Schaefer may be responsible for the rape, torture, and murder of up to 80 women. He described himself as killing for eight years, and at least three murder victims tied to him were not from the Ft. Lauderdale area.
The consensus by law enforcement, based on known murders and evidence that linked Schaefer, is that he murdered nine women between August 1969 and October 1972.
In 1989, Schaefer published “Killer Fiction,” but it didn’t find an audience, despite London’s help. She had cut off any relationship beyond business in 1965 when he first told her about his sick fantasies.
Former FBI agent Bill Hagerty described Gerard Schaefer, a necrophiliac and cannibal, as one of the sickest individuals he’d ever encountered in the book “Encyclopedia of Modern Serial Killers.” He said in all his years of hunting serial killers, and talking with them, he would put Schaefer in the top five.
The names of all of Schaefer’s victims will never be known. Most authorities, including Robert Ressler of the FBI, believe the body count is beyond 30.

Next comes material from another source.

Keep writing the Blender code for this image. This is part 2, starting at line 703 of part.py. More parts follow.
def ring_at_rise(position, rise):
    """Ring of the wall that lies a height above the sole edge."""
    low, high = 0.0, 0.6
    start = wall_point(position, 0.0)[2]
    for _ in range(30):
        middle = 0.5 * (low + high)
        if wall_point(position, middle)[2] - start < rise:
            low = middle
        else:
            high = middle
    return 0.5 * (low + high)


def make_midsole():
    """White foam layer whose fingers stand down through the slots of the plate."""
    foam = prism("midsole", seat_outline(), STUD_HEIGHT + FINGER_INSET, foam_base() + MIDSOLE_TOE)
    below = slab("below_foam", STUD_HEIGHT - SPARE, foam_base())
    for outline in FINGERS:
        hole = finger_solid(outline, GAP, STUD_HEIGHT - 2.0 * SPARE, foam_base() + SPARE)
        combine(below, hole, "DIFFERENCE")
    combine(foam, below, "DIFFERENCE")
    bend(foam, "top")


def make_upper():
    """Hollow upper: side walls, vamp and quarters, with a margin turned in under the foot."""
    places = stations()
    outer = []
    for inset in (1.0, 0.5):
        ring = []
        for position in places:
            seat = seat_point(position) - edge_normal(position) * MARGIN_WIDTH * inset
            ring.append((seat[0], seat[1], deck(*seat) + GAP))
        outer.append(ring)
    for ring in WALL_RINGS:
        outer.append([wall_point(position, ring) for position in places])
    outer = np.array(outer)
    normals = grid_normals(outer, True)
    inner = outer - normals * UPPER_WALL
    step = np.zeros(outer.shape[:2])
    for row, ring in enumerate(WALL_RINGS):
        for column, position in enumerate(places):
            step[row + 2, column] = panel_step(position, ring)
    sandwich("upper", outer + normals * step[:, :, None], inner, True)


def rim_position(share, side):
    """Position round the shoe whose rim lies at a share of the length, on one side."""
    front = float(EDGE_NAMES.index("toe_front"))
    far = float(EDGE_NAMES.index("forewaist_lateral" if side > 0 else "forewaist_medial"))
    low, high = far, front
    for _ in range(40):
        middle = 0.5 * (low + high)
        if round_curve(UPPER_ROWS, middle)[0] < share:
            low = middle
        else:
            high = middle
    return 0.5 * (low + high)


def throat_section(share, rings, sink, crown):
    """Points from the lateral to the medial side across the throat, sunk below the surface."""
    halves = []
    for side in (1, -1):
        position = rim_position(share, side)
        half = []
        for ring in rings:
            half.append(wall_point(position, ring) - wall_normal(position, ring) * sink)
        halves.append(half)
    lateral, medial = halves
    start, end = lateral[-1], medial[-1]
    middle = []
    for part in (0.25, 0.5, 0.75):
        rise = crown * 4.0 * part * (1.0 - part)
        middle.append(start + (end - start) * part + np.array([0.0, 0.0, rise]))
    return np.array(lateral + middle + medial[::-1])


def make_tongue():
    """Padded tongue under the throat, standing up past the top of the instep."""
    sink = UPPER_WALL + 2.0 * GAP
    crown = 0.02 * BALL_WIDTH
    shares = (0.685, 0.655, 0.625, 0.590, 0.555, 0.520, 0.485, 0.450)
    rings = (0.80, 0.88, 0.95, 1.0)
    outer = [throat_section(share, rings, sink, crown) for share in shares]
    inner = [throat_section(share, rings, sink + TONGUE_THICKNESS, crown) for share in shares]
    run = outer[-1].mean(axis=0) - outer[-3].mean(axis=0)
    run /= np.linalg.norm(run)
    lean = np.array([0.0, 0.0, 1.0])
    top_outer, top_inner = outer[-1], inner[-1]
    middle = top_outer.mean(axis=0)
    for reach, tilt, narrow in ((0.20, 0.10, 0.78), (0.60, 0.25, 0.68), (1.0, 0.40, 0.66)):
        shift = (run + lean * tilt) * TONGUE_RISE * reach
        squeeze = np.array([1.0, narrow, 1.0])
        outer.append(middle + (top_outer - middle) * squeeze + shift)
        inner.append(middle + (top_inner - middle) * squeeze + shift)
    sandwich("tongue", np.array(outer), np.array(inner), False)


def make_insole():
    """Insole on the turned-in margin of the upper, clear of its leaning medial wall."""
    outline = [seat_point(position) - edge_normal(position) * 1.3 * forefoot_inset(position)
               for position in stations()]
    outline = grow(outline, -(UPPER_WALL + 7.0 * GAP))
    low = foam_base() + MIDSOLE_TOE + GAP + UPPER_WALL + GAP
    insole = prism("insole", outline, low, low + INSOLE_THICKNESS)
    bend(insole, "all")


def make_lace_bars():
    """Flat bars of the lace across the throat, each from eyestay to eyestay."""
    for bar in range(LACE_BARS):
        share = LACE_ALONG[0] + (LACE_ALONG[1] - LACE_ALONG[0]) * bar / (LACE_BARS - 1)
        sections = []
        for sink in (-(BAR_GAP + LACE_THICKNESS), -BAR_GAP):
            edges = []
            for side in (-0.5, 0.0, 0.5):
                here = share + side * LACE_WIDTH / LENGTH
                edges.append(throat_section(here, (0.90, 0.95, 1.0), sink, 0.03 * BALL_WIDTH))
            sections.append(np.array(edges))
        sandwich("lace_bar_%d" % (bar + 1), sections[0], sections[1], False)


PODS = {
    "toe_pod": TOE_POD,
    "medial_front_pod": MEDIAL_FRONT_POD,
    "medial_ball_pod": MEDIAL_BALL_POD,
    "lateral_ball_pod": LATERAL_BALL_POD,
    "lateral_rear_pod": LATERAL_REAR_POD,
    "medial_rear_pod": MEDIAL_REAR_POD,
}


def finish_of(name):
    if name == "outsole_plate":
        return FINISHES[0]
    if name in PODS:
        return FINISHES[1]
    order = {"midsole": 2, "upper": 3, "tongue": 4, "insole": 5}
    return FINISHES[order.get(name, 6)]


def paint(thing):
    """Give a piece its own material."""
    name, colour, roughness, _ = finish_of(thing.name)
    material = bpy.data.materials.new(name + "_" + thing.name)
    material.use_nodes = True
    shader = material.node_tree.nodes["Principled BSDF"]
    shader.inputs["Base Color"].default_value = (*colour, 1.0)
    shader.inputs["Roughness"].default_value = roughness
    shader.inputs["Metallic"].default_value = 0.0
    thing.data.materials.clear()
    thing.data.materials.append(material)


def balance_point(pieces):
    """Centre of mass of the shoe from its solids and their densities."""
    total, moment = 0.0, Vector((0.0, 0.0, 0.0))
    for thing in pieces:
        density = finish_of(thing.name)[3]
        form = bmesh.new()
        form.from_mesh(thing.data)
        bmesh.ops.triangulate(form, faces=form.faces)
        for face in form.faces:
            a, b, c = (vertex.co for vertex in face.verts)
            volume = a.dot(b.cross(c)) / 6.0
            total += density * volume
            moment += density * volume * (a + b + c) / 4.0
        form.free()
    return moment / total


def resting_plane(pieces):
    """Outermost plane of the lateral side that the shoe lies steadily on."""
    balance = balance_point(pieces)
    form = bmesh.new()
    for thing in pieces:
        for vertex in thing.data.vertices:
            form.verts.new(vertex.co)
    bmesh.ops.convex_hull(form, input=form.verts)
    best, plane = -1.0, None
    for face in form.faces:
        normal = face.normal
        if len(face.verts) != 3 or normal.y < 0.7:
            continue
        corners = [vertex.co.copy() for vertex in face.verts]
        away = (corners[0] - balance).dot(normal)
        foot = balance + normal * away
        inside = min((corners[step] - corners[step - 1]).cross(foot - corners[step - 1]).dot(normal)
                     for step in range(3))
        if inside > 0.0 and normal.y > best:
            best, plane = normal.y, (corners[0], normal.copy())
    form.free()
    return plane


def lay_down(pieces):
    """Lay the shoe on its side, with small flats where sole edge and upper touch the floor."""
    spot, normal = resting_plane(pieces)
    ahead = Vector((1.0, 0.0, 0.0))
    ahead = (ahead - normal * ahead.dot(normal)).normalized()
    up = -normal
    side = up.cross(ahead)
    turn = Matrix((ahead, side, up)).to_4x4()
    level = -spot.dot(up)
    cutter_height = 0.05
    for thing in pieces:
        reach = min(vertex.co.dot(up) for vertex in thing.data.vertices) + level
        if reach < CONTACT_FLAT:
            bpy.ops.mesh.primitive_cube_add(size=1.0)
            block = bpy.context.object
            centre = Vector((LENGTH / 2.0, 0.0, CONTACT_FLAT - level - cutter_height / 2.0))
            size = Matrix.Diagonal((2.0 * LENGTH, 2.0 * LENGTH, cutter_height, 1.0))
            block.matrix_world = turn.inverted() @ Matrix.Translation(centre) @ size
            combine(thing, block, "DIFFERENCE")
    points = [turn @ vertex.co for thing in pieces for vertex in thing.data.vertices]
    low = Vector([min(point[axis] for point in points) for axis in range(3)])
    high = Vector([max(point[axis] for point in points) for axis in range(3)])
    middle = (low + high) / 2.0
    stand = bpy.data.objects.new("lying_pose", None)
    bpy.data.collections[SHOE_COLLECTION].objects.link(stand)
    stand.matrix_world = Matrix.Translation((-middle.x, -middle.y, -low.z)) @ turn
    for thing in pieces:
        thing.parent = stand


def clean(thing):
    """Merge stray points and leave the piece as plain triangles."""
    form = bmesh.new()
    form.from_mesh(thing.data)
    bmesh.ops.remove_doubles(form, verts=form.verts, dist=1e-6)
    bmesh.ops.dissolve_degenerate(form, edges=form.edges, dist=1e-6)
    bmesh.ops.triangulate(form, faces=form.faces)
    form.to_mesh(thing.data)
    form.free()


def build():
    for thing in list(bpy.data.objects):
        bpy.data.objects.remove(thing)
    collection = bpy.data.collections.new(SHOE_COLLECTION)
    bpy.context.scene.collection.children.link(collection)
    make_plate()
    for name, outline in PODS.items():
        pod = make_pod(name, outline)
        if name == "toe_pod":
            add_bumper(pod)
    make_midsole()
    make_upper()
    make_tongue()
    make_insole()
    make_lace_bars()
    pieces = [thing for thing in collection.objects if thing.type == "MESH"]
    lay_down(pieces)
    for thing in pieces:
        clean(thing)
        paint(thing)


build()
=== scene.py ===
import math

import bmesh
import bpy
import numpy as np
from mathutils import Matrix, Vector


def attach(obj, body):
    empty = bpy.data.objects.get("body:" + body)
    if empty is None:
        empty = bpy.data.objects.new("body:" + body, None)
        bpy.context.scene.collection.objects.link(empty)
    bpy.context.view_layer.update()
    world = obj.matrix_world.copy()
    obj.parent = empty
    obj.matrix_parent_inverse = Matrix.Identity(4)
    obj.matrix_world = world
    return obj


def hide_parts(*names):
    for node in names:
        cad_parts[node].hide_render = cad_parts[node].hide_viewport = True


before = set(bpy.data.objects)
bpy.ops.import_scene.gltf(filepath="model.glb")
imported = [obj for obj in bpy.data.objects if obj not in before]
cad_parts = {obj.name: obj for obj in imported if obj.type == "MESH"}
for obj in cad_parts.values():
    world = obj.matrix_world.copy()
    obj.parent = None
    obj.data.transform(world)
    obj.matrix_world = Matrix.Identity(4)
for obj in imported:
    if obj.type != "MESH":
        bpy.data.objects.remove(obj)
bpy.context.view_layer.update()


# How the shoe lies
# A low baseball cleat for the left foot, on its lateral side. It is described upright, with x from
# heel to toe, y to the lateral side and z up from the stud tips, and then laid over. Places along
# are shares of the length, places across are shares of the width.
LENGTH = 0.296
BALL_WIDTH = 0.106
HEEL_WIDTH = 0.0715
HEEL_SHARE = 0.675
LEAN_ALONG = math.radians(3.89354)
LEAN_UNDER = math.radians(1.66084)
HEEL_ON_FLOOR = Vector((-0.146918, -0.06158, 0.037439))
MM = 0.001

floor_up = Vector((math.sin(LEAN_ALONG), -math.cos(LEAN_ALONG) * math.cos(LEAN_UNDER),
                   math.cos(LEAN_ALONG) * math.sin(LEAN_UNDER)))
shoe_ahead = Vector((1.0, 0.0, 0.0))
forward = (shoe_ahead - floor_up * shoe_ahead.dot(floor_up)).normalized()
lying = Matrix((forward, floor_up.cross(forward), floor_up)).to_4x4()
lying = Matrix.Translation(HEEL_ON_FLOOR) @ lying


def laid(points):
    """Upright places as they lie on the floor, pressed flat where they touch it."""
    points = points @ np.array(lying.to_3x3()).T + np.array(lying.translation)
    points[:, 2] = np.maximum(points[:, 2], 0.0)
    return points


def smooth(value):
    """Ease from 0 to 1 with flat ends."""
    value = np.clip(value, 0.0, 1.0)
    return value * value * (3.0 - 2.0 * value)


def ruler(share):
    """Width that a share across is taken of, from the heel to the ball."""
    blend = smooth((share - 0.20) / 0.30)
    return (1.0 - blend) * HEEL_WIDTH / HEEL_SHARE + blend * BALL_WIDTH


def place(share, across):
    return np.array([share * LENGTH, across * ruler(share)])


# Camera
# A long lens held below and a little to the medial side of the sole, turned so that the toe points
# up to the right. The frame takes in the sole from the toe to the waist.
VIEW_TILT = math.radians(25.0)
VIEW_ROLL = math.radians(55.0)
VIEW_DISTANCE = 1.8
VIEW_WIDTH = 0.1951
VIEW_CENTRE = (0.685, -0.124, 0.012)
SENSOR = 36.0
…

Schaefer raped, tortured and murdered between 80 and 110 girls and women but had forgotten the details, claiming he’d killed women on three continents. He’d spent time in Europe and Africa after his failed stint as a teacher.

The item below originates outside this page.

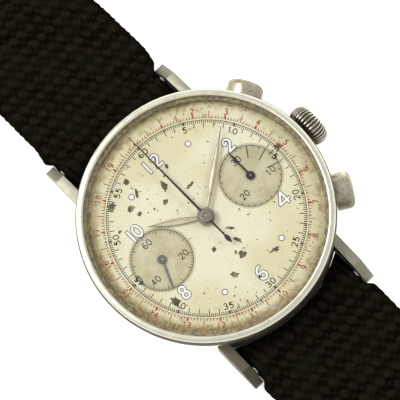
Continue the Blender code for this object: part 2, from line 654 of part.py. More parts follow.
def build_motion_work(brass, steel):
    """Under the dial: one turn of the hour hand for twelve of the minute hand."""
    leaves = gear(12, 36, CENTRE, MINUTE, 6.1, 6.42, True)
    part("cannon_pinion", steel, [rod(0.48, 6.05, 8.36, 16), leaves], [rod(0.38, 5, 9, 14)])
    wheel = gear(36, 12, MINUTE, CENTRE, 6.15, 6.35, False)
    pinion = gear(10, 40, MINUTE, CENTRE, 6.34, 6.8, True)
    part("minute_wheel", brass, [rod(0.14, 5.65, 6.85, 10, MINUTE), wheel, pinion], origin=(*MINUTE, 6.2))
    wheel = gear(40, 10, CENTRE, MINUTE, 6.5, 6.7, False)
    part("hour_wheel", brass, [wheel, rod(0.72, 6.5, 7.98, 18)], [rod(0.52, 6, 9, 16)])


def coupling_at():
    """The coupling wheel's arbor: in mesh with the driver, and just clear of the runner."""
    reach, clear = 4.4, 4.72
    x = (clear ** 2 - reach ** 2 + COUNTER_X ** 2) / (2 * COUNTER_X)
    return (-x, -math.sqrt(clear ** 2 - x ** 2))


def build_winding(brass, steel):
    """Keyless works: the crown winds the barrel through the crown and ratchet wheels."""
    wheel = gear(44, 28, BARREL, CROWN_WHEEL, 2.42, 2.7, True)
    part("ratchet_wheel", steel, [wheel], [rod(0.72, 2, 3, 16, BARREL)], origin=(*BARREL, 2.5))
    wheel = gear(28, 44, CROWN_WHEEL, BARREL, 2.42, 2.7, False)
    skirt = tube(2.4, 3.1, 2.43, 3.58, 24, CROWN_WHEEL)
    part("crown_wheel", steel, [wheel, skirt], [rod(0.55, 2, 3, 12, CROWN_WHEEL)], origin=(*CROWN_WHEEL, 2.5))
    reach = distance(BARREL, (0.9, 12.0))
    nose = [BARREL[i] + ((0.9, 12.0)[i] - BARREL[i]) * 5.62 / reach for i in (0, 1)]
    click = lever_outline([(-1.2, 13.0), (0.2, 12.6), tuple(nose)], [0.7, 1.0, 0.3])
    part("click", steel, [prism(click, 2.42, 2.7)], origin=(0.2, 12.6, 2.5))
    for name, teeth, low, high, bore in (("winding_pinion", 16, 11.9, 13.4, 0.6),
                                         ("sliding_pinion", 14, 10.1, 11.7, 0.74)):
        shape = on_crown_side(prism(toothed(teeth, 0.95, 1.15), low, high), STEM_Z)
        part(name, steel, [shape], [on_crown_side(rod(bore, 9, 14, 16), STEM_Z)], origin=(low, 0, STEM_Z))
    lever = lever_outline([(11.2, 4.6), (12.6, 2.6), (13.9, 0.3)], [0.7, 1.2, 0.5])
    part("setting_lever", steel, [prism(lever, 6.1, 6.4)], origin=(12.6, 2.6, 6.1))


def heart(low, high, centre):
    """A heart-piece cam, which a hammer turns to zero."""
    outline = []
    for i in range(16):
        at = 2 * math.pi * i / 16
        radius = 0.42 + 0.45 * (1 - abs(math.pi - at) / math.pi)
        outline.append((centre[0] + radius * math.sin(at), centre[1] + radius * math.cos(at)))
    return prism(outline, low, high)


def build_chronograph(brass, steel):
    """The stopwatch works, on the bridges under the case back."""
    wheel = prism(toothed(38, 2.66, 2.95), 1.75, 1.93)
    part("chronograph_runner", brass, [rod(0.15, 1.1, 8.75, 12), wheel, heart(1.45, 1.76, CENTRE)])
    wheel = moved(prism(toothed(30, 1.7, 1.9), 1.75, 1.93), (*RECORDER, 0))
    part("minute_recorder", brass, [rod(0.12, 1.1, 7.72, 10, RECORDER), wheel, heart(1.45, 1.76, RECORDER)],
         origin=(*RECORDER, 1.8))
    at = coupling_at()
    wheel = gear(20, 38, at, FOURTH, 1.75, 1.93, False)
    part("coupling_wheel", brass, [rod(0.3, 1.6, 2.0, 10, at), wheel], origin=(*at, 1.8))
    lever = lever_outline([at, (-7.6, -3.9), (-11.6, -6.0)], [1.0, 0.9, 1.4])
    part("coupling_lever", steel, [prism(lever, 2.05, 2.35)], origin=(-11.6, -6.0, 2.1))

    columns = toothed(6, 0.95, 1.5)
    base = ratchet_outline(12, 1.25, 1.6)
    shapes = [prism(base, 2.05, 2.35), prism(columns, 1.45, 2.1), rod(0.5, 1.4, PLATE_Z - 0.04, 12)]
    part("column_wheel", steel, [moved(s, (*COLUMN, 0)) for s in shapes], origin=(*COLUMN, 2.1))
    lever = lever_outline([(12.8, 7.0), (14.3, 1.5), (13.4, -4.0), (11.9, -7.0), (11.3, -7.9)],
                          [1.0, 1.0, 0.8, 0.6, 0.3])
    part("operating_lever", steel, [prism(lever, 2.05, 2.35)], origin=(14.3, 1.5, 2.1))
    lever = lever_outline([(13.0, -7.9), (9.9, -3.9), (5.0, -3.3), (1.2, -3.0)], [0.6, 1.0, 0.6, 0.8])
    part("hammer", steel, [prism(lever, 1.45, 1.7)], origin=(9.9, -3.9, 1.5))


def main():
    clear_scene()
    steel = finish("steel", (0.62, 0.60, 0.55), 1.0, 0.28)
    acrylic = finish("acrylic", (0.95, 0.95, 0.92), 0.0, 0.05)
    webbing = finish("webbing", (0.02, 0.018, 0.012), 0.0, 0.9)
    enamel = finish("dial_enamel", (0.86, 0.83, 0.66), 0.0, 0.5)
    pale_metal = finish("hand_metal", (0.75, 0.70, 0.52), 1.0, 0.25)
    blued = finish("blued_steel", (0.08, 0.08, 0.10), 1.0, 0.3)
    gilt = finish("gilt_brass", (0.72, 0.56, 0.30), 1.0, 0.3)
    build_case(steel, acrylic)
    build_spring_bars(steel)
    build_crown(steel)
    build_pushers(steel)
    build_strap(webbing, steel)
    build_dial(enamel, pale_metal, blued)
    build_plates(gilt, steel)
    build_train(gilt, steel)
    build_motion_work(gilt, steel)
    build_winding(gilt, steel)
    build_chronograph(gilt, steel)


main()
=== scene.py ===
"""Looks for the chronograph wristwatch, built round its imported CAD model.

Lengths are in millimetres until a piece is made, in the CAD model's own frame: +Z out
of the dial, +Y to 12 o'clock, +X to the crown, and z = 0 under the case back. Angles on
the dial are in degrees clockwise from 12.
"""

import json
import math
import random

import bmesh
import bpy
from mathutils import Matrix, Vector, noise


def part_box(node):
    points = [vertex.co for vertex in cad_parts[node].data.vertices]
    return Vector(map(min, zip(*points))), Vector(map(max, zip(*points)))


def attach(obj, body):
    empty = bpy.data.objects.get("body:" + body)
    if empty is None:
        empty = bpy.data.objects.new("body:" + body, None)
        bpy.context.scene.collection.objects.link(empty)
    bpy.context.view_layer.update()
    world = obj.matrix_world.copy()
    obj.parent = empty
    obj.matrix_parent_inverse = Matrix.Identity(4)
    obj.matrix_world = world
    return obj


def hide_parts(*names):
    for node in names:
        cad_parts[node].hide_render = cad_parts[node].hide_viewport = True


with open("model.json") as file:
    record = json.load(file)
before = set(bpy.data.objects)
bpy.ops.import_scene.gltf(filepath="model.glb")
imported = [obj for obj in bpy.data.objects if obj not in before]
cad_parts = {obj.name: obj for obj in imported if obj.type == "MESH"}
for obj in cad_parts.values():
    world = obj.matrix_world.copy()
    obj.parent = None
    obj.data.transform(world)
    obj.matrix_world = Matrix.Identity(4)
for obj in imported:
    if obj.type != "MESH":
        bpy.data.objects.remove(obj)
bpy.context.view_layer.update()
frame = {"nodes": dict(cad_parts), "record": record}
MM = 0.001


def high(node):
    """A node's highest corner at rest."""
    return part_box(node)[1] / MM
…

On Dec. 3, 1995, an inmate at Florida State Prison entered Schaefer’s cell and attacked him with a knife. He slit his throat, then stabbed Schaefer 40 times, focusing on his eyes.
Murder charges were brought against a lifer, Vincent Rivera, but Schaefer had made plenty of enemies while incarcerated. He’d been attacked by having feces launched at him on more than one occasion, and his cell had been set on fire twice.
In prison, Schaefer was known for acting as a jailhouse lawyer, then using confidential information from his “clients” against them. He was killed at 49 years old, not soon enough for the families who knew he’d taken more than jewelry and teeth.
Schaefer went to his grave having revealed lurid details about dozens of rapes and murders but never providing enough specifics for families to get the justice and closure to help them heal.